Data lineage allow organizations to make the correct choice between which applications require accuracy controls and which need consistency controls. If controls have been already implemented, it will highlight any redundancy, allowing the organization to optimize on controls and save costs.
As data flows from one application to the next within an organization there is an inherent security risk. The most vulnerable applications are those that are external-facing or vendor-hosted. Data lineage can spotlight such applications and in doing so lift the veil on security risks. Existing data controls can be reassessed and enhanced as necessary, reducing cyber risk and protecting data as it moves across the enterprise.
Data lineage will continue to evolve. At the same time, its power to help organizations think more clearly about their data, control frameworks and process optimization is yet to be fully realized.

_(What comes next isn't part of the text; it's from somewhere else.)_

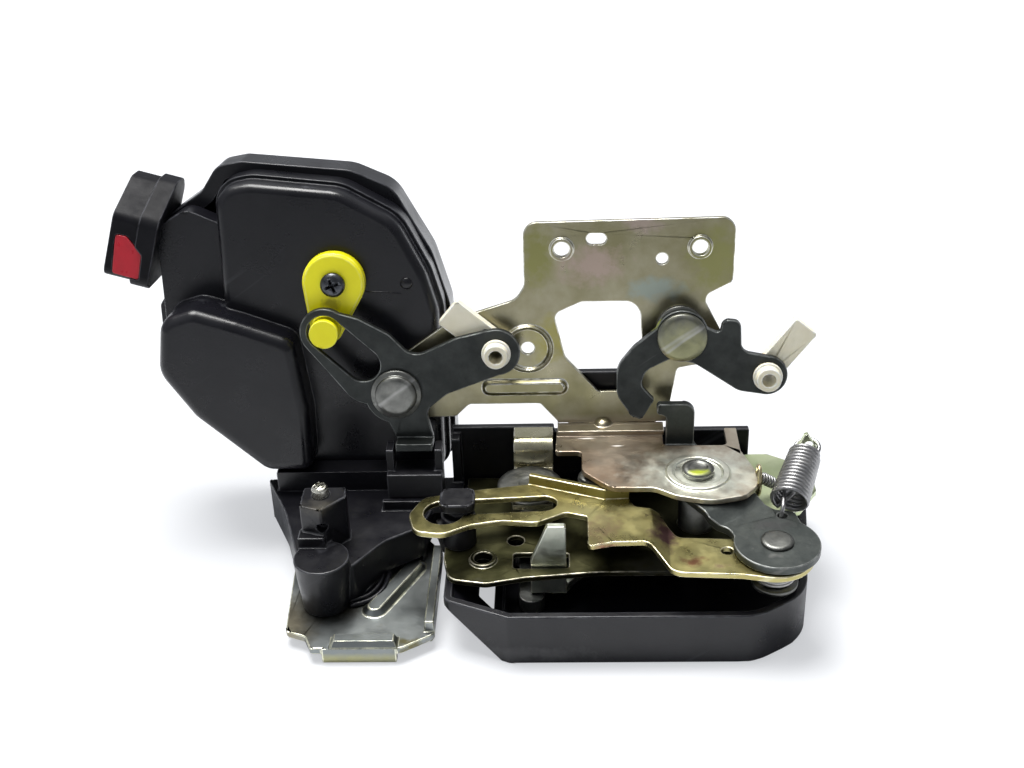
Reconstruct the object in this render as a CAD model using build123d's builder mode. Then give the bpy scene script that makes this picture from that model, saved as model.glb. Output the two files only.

Financial institutions that successfully leverage data lineage will drive value through cost reductions arising from the elimination of redundancies and unnecessary manual processing – and hence while simultaneously mitigating risks related to data quality, integrity and security via better controls.
Adopting common standards and injecting contextual content will facilitate the implementation of lineage in a business-friendly fashion and spur adoption. In today’s world of Big Data, data lineage offers organizations quantifiable business value as they move towards harnessing data as a source of competitive advantage.